И действительно, год спустя, в 1990-м, в «Люсернере» Сильви Нордем и Венсан Солиньяк сыграли «Варшавскую мелодию». Спектакль, поставленный Танасом, имел нерядовой успех, удержался и в следующем сезоне.
– Я дважды был вашим должником, – галантно сказал Ле Гийоше. – Теперь вернул Парижу «Варшавскую мелодию», а вам – похищенный в то лето Париж.
Профессор Камшатов из моей «Коронации» мог бы, вернувшись с юбилейных торжеств, написать и о себе и о Каплине, герое моей же «Старой рукописи». Это была бы славная повесть. Жаль, что руки до нее не доходят.
Идея жизни или жизнь идеи? Если первая все-таки победит, не все потеряно, если вторая – оставь надежду, готовься к худшему.
Слонимский в своем мемуаре о Шварце глубокомысленно замечает: «Юмор очень помогает в работе». Сделать подобное открытие и столь деловито им поделиться можно только при полном отсутствии юмора.
Можно рассматривать тщеславие как недобежавшее честолюбие. Тщеславие поражает тех, кому честолюбие не по плечу. В старости оно так же комично, как запоздавшая детская хворь. Унизительно после шестидесяти болеть коклюшем или свинкой.

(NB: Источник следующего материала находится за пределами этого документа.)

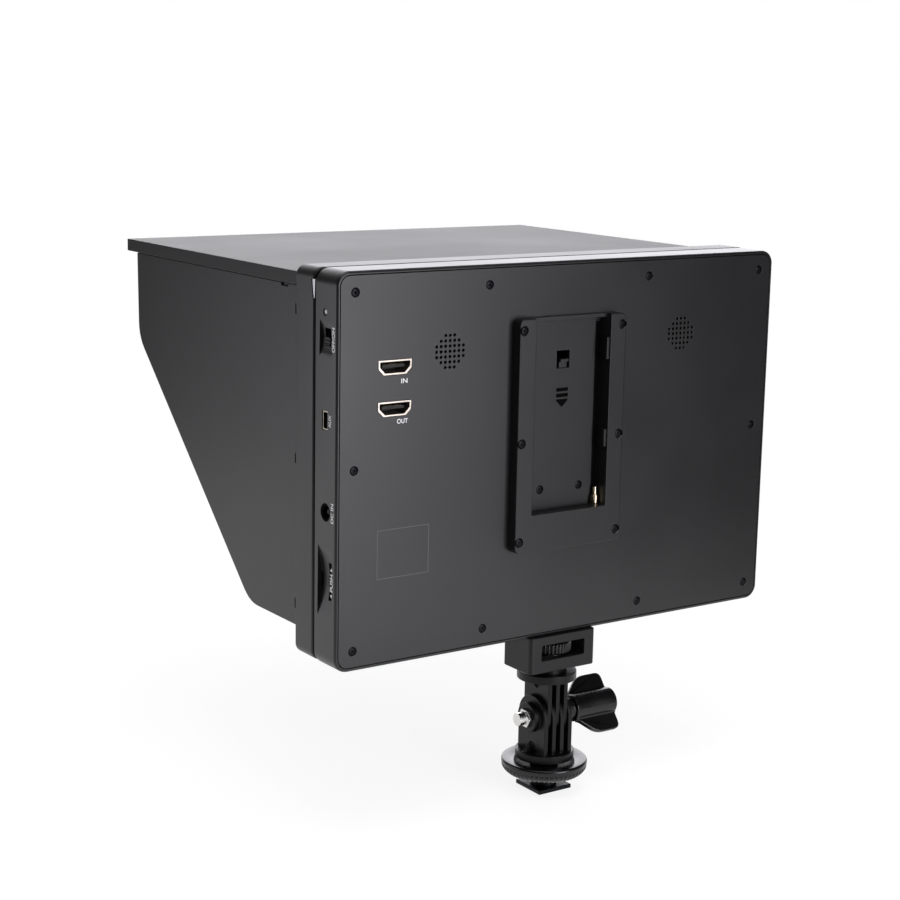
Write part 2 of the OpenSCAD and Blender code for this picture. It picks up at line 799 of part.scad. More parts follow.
module mid_housing() {
    boss_y0 = board_y - board_t - 0.2;
    root_x = inner_x + wall / 4;
    root_z = body_h / 2 - 3 * wall / 4;
    color("#3f3f42")
        difference() {
            union() {
                difference() {
                    slab(body_w, body_h, body_r, front_y, back_y, mid_z);
                    slab(body_w - 2 * wall, body_h - 2 * wall, body_r - wall,
                        front_y - 1, back_y + 1, mid_z);
                    slab(body_w - 2 * rim_w, body_h - 2 * rim_w, body_r - rim_w,
                        cover_in_y, back_y + 1, mid_z);
                }
                for (p = COVER_SCREWS) {
                    rod_y(boss_r, boss_y0, cover_in_y, p[0], mid_z + p[1]);
                    if (abs(p[0]) > screw_inner)
                        box(min(p[0], sign(p[0]) * root_x), max(p[0], sign(p[0]) * root_x),
                            boss_y0, cover_in_y, mid_z + p[1] - 1, mid_z + p[1] + 1);
                    if (abs(p[1]) > screw_side_z)
                        box(p[0] - 1, p[0] + 1, boss_y0, cover_in_y,
                            mid_z + min(p[1], sign(p[1]) * root_z),
                            mid_z + max(p[1], sign(p[1]) * root_z));
                }
                for (sx = [-1, 1], sz = [-1, 1])
                    box(sx * tab_x - tab_w / 2, sx * tab_x + tab_w / 2, front_y, front_y + tab_t,
                        mid_z + min(sz * (tab_z - 3.4), sz * root_z),
                        mid_z + max(sz * (tab_z - 3.4), sz * root_z));
                rod_z(7.2, body_z, body_z + tripod_l + 3, 0, 0);
                box(pad_x, root_x, boss_y0, cover_in_y,
                    mid_z + switch_z - 9.4, mid_z + switch_z + 9.4);
                box(pad_x, root_x, boss_y0, cover_in_y,
                    mid_z - dial_z - 17, mid_z - dial_z + 17);
            }
            for (p = COVER_SCREWS)
                rod_y(shank_r + run_fit, boss_y0 + 2, back_y, p[0], mid_z + p[1]);
            for (sx = [-1, 1], sz = [-1, 1])
                rod_y(shank_r + run_fit, front_y - 1, front_y + tab_t + 1,
                    sx * tab_x, mid_z + sz * tab_z);
            rod_z(5.2 + run_fit, body_z - 1, body_z + tripod_l + 2 + run_fit, 0, 0);
            side_cuts();
        }
}

// Outline of a video socket, its wide side up
module video_outline(grow) {
    w = video_w / 2 + grow;
    h = video_h / 2 + grow;
    c = video_chamfer;
    polygon([[-w, h], [w, h], [w, c - h], [w - c, -h], [c - w, -h], [-w, c - h]]);
}

module video_prism(grow, y0, y1, dz) {
    translate([video_x, y1, mid_z + dz])
        rotate([90, 0, 0])
            linear_extrude(height = y1 - y0)
                mirror([1, 0, 0])
                    video_outline(grow);
}

// Rows of a speaker grille: the number of holes in each
GRILLE_ROWS = [3, 5, 7, 7, 7, 5, 3];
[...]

Стоит ли ворошить легенды? Так хорошо нам было читать о трогательном веселом товариществе, связывавшем Шварца с Олейниковым. И вот узнали: шумная дружба кончилась молчаливой враждой.

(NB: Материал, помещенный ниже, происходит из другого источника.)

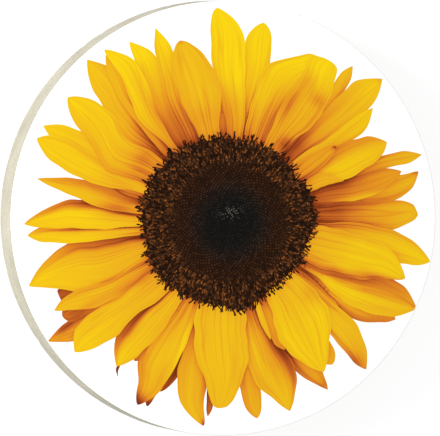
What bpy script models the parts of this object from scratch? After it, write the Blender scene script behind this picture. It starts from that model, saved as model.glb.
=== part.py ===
"""A round stone coaster, lying face up: a cork disc, a pale stone disc and a thin white coat that is printed on.

Metres, +Z up. The origin is at the middle of the underside, where the cork meets the table.
"""

import math

import bmesh
import bpy

# Driving dimensions
DIAMETER = 0.102          # a four inch coaster
WALL_HEIGHT = 0.0127      # half an inch, from the stone's underside to the printed face
COAT_THICKNESS = 0.0005   # white primer and ink, baked on
CORK_THICKNESS = 0.0016   # sheet cork, die cut
CORK_INSET = 0.003        # the stone overhangs the cork by this much all round
GAP = 0.0003              # left between solids that touch

# Edges
STONE_EDGE = 0.0008       # the tumbled round on the stone's rims
COAT_EDGE = 0.0002        # the coat thins out at the rim
CORK_EDGE = 0.0002        # cork softens only where the die presses it
SIDES = 144               # sides of each round piece
EDGE_STEPS = 3            # flats across each rounded edge
RIM_ANGLE = math.radians(30)   # edges sharper than this are rims, and get rounded

# Heights, worked out from the bottom up
STONE_BOTTOM = CORK_THICKNESS + GAP
STONE_THICKNESS = WALL_HEIGHT - COAT_THICKNESS - GAP
COAT_BOTTOM = STONE_BOTTOM + STONE_THICKNESS + GAP


def clear_scene():
    """Removes whatever the scene starts with."""
    for thing in list(bpy.data.objects):
        bpy.data.objects.remove(thing, do_unlink=True)


def make_material(name, colour, roughness):
    """A plain Principled material; colour is linear red, green and blue."""
    material = bpy.data.materials.new(name)
    material.use_nodes = True
    shader = material.node_tree.nodes["Principled BSDF"]
    shader.inputs["Base Color"].default_value = (*colour, 1.0)
    shader.inputs["Roughness"].default_value = roughness
    shader.inputs["Metallic"].default_value = 0.0
    material.diffuse_color = (*colour, 1.0)
    return material


def make_disc(name, radius, bottom, thickness, edge, material, parent):
    """A round slab standing on the height `bottom`, with both rims rounded by `edge`."""
    bm = bmesh.new()
    bmesh.ops.create_cone(
        bm, cap_ends=True, segments=SIDES, radius1=radius, radius2=radius, depth=thickness
    )
    mesh = bpy.data.meshes.new(name)
    bm.to_mesh(mesh)
    bm.free()
    mesh.materials.append(material)
    mesh.shade_smooth()
    mesh.set_sharp_from_angle(angle=RIM_ANGLE)

    disc = bpy.data.objects.new(name, mesh)
    bpy.context.scene.collection.objects.link(disc)
    disc.parent = parent
    disc.location.z = bottom + thickness / 2

    rounding = disc.modifiers.new("rounded rims", "BEVEL")
    rounding.width = edge
    rounding.segments = EDGE_STEPS
    rounding.limit_method = "ANGLE"
    rounding.angle_limit = RIM_ANGLE
    return disc


def make_stone_body(parent):
    """The heavy part: pale sandstone, sawn to a disc and tumbled so that its rims are soft."""
    sandstone = make_material("sandstone", (0.62, 0.57, 0.46), 0.85)
    return make_disc(
        "stone_body", DIAMETER / 2, STONE_BOTTOM, STONE_THICKNESS, STONE_EDGE, sandstone, parent
    )


def make_printed_face(parent):
    """The white coat over the whole face, out to the same radius as the stone."""
    white_coat = make_material("white_coat", (0.90, 0.90, 0.88), 0.45)
    return make_disc(
        "printed_face", DIAMETER / 2, COAT_BOTTOM, COAT_THICKNESS, COAT_EDGE, white_coat, parent
    )


def make_cork_backing(parent):
    """The cork disc that the coaster stands on, hidden under the stone's overhang."""
    cork = make_material("cork", (0.42, 0.24, 0.11), 0.9)
    return make_disc(
        "cork_backing", DIAMETER / 2 - CORK_INSET, 0.0, CORK_THICKNESS, CORK_EDGE, cork, parent
    )


def main():
    clear_scene()
    coaster = bpy.data.objects.new("coaster", None)
    bpy.context.scene.collection.objects.link(coaster)
    make_cork_backing(coaster)
    make_stone_body(coaster)
    make_printed_face(coaster)


main()
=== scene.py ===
# %% [markdown]
# A round stone coaster with a printed sunflower
#
# The real thing is a disc of pale sandstone, about as wide as a hand is across, with a thin white coat
# baked on its face, a sunflower printed in the coat and a sheet of cork glued underneath.
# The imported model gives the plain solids. This lesson gives each one its fine surface and its finish,
# and most of the work goes into the print: 56 petals that lie over each other, and a dark middle
# of three thousand florets in spirals.

# %% The frame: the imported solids, in metres
from itertools import chain

import bmesh
import bpy
import numpy as np
from mathutils import Matrix, Vector
from mathutils.geometry import delaunay_2d_cdt


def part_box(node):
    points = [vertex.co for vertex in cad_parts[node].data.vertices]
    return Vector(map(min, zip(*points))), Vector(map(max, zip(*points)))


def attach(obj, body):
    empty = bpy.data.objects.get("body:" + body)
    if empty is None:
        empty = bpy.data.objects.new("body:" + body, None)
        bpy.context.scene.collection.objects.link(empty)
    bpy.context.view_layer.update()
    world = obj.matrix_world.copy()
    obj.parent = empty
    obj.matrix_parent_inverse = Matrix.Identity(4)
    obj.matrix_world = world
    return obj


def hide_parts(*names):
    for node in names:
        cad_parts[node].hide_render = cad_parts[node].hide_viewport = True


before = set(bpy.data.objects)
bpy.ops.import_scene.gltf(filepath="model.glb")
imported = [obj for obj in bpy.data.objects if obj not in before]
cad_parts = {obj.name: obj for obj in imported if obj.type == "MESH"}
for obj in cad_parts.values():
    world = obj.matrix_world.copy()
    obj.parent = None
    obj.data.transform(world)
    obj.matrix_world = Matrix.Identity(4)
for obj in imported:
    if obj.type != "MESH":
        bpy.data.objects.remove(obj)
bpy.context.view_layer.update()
coat_low, coat_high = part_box("printed_face")
stone_low, stone_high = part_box("stone_body")
cork_low, cork_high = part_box("cork_backing")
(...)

Поистине с беспримерным мужеством встречаем мы чужую беду. Даже и вечную разлуку. Вычеркиваем из телефонной книжки номер, который уже не понадобится и продолжаем свою круговерть.

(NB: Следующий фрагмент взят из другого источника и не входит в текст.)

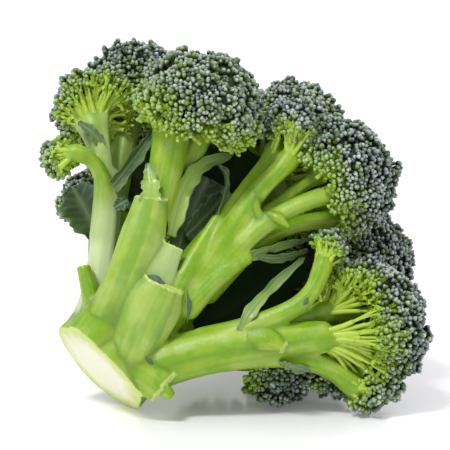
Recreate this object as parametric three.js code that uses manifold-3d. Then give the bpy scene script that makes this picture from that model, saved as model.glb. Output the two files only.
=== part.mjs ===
// A cut broccoli head lying on its side: a short thick stem, the branches that it splits into, the
// bud-covered florets at their ends, and the leaves and trimmed leaf stalks between them.
//
// Millimetres, +Z up, origin at the middle of the head's footprint on the surface it lies on.
// The head is described upright, in a frame of its own: z runs up the stem from the centre of its
// cut face, x and y lie across it. headToFloor then lays it down as it rests.
import * as THREE from 'three';
import { mergeVertices } from 'three/addons/utils/BufferGeometryUtils.js';
import Module from 'manifold-3d';

const wasm = await Module();
wasm.setup();

// ---------------------------------------------------------------- driving dimensions
const GAP = 0.3;                  // clearance kept between neighbouring pieces
const LEAF_THICKNESS = 1.5;
const BUD_CROWN_FOCUS = new THREE.Vector3(0, 0, 10);   // the florets' domes face away from here

// How the head lies: the stem's lean above the floor, its heading about +Z and its roll about itself.
const STEM_LEAN = THREE.MathUtils.degToRad(37);
const STEM_HEADING = THREE.MathUtils.degToRad(33.6);
const STEM_ROLL = THREE.MathUtils.degToRad(29);
const CUT_CENTRE = new THREE.Vector3(-47.7, -44.1, 16);

// Stem and branches: centre line points with radius, [x, y, z, radius], or half width and half
// thickness, [x, y, z, half width, half thickness].
const LIMBS = {
  trunk: [[1, 0, 0, 19.5], [1, 1, 20, 17.5], [-1, 3, 42, 12]],
  front_left: [[-8.5, -10.5, 2, 8], [-12, -16.5, 18.5, 6.5], [-20, -22, 36.5, 6],
    [-26, -25.5, 51.5, 5.5, 5.5], [-33.5, -27.5, 62.5, 6, 5.5], [-40, -28.5, 71, 6.5, 6]],
  left: [[-9.5, -0.5, 4, 8], [-16, -2, 16.5, 6, 6], [-27, -4, 30.5, 5], [-37.5, -6, 42, 5, 4.5],
    [-43.5, -6.5, 49, 4.5]],
  centre: [[3.5, -8, 7, 8.5], [3, -13.5, 22, 8], [1, -19, 39, 8, 7], [0, -22, 53.5, 8, 5.5],
    [-0.5, -24, 62.5, 6.5, 4]],
  lower: [[10.5, -7.5, 4.5, 8.5], [16.5, -14, 16.5, 8], [25.5, -21, 30, 7.5, 7],
    [35, -25, 41.5, 6, 5.5], [43, -28.5, 51, 5.5, 4.5], [46.5, -30, 55, 5.5, 4]],
  core: [[0, 2, 30, 13], [-3, 5, 60, 11], [-6, 6, 88, 13]],
  back_left: [[-6, 9, 8, 8], [-18, 18, 28, 7], [-34, 28, 48, 6.5], [-42, 36, 62, 5]],
  back: [[2, 13, 8, 8.5], [4, 28, 30, 8], [2, 42, 52, 7], [0, 49, 66, 6]],
  back_right: [[10, 6, 8, 8], [17, 10, 26, 7], [26, 16, 44, 6.5], [34, 32, 60, 6], [37, 40, 68, 5]],
};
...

Сэлинджер ушел в лес не от мира, а от себя, я в этом уверен. Не от несовершенства среды, а от зависимости от нее.
Бедный Пушкин! Если бы он предвидел, что вступит в личные отношения решительно со всею Россией! И каково ему было б узнать, что его семейная жизнь обсуждается с такою дотошностью. Вот и я, рассудительный господин, ловлю себя на печальной слабости – мне трудно возжечь в себе доброе чувство к прекрасной Натали Гончаровой. Все понимаю – тяжелое детство, беспутная, полубезумная мать, недееспособный отец, замуж вышла в осьмнадцать лет, чтобы сбежать из родного дома, спастись от этой постылой семьи, была Пушкину послушной женой, родила ему четырех детей. И сердце ее тоже не камень, не все же стихи великого мужа и вечные заботы по дому – встретила человека эффектного, свежего, с легким живым умом, баловня дам, популярного в свете, он ее тронул своим поклонением – в чем же и как ее можно винить, тем более, что, скорее всего, заставила себя устоять и сохранила верность супругу?! Все понимаю, а вот поди ж ты: испытываю к ней нечто темное.
Возможно тот, кто верует – глубже, но тот, кто не верует – отважней. Не ищет защиты, не ждет утешения.